Brandon's need made him pass as a man, an act which simultaneously threatens and reinforces social codes. Peirce notes, "Androgynous people are so erotic because they flicker, they're in motion; if you can't locate something it keeps your interest. The crossing of boundaries feels good at the societal level, like you can have chaos at night, but order and ritual must be restored by day. Brandon was like a party, in that way. When you have ritual and that crazy libidinal period, that's what Brandon was, and then it imploded. They strip her to make her a girl, but then Lana still says he's a boy. So then they rape [Brandon], to reassert the order. And then that's not enough. These are the mechanics of hatred. Lana was unwittingly fueling the destruction of Brandon, as was mom and the police. The boys performed it, but everybody participated."

But for all the hatred and fear, it's Brandon's desire and need that focus the film. Peirce says, "What's so interesting about Brandon is that he was doing it under terms very different from what you or I would understand. He specifically said, 'I'm not a lesbian, I'm not going to New York or Los Angeles. I'm going to be a straight man here.' Where he passed, it was probably easier to pass as a man, because people didn't expect that a girl would pass. And yet the stakes for failure were tremendous, which was a function of class and education."

She adds, "Teena, as the trailer park girl, could transform herself into the ideal boy because she could study the boys. She was an invention of her own imagination, yet she was satisfying a cultural need. She could say, 'I want to go out with girls, how do I do that?' And she had the fluidity to do it, like a boy couldn't. A boy couldn't study a situation and say, I'll be this or that. She slipped sometimes, she got needy and afraid, and really, I think, wanted to come clean. I think she was drawn to disclosure."

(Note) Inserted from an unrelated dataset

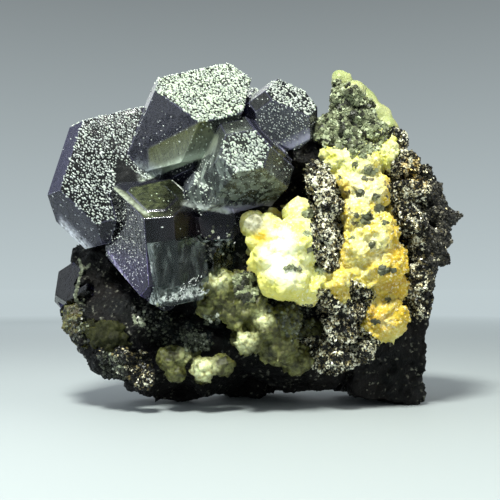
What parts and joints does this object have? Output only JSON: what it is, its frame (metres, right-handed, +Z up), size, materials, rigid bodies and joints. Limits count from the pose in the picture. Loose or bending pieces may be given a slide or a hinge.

At the end of the film, Peirce says, she wanted to show this disclosure as both an ordeal -- in that she must confess that she is a girl, a rape victim -- and a means of self-acceptance. Peirce observes, "She's confessing, having a moment of truth in this horrible place, but it's a very female thing to do. Boys take their rage out on girl bodies and girls take it out on their own. She owns up to it, but still manages to move forward. Some people have asked me, are Brandon and Teena having sex as lesbians and I say, no not at all. Lana is gendered female and so is Brandon, but Brandon is now neither Teena nor Brandon, but some amalgamation of both. The emphasis is really on being seen and being loved. Genitals just don't make the person."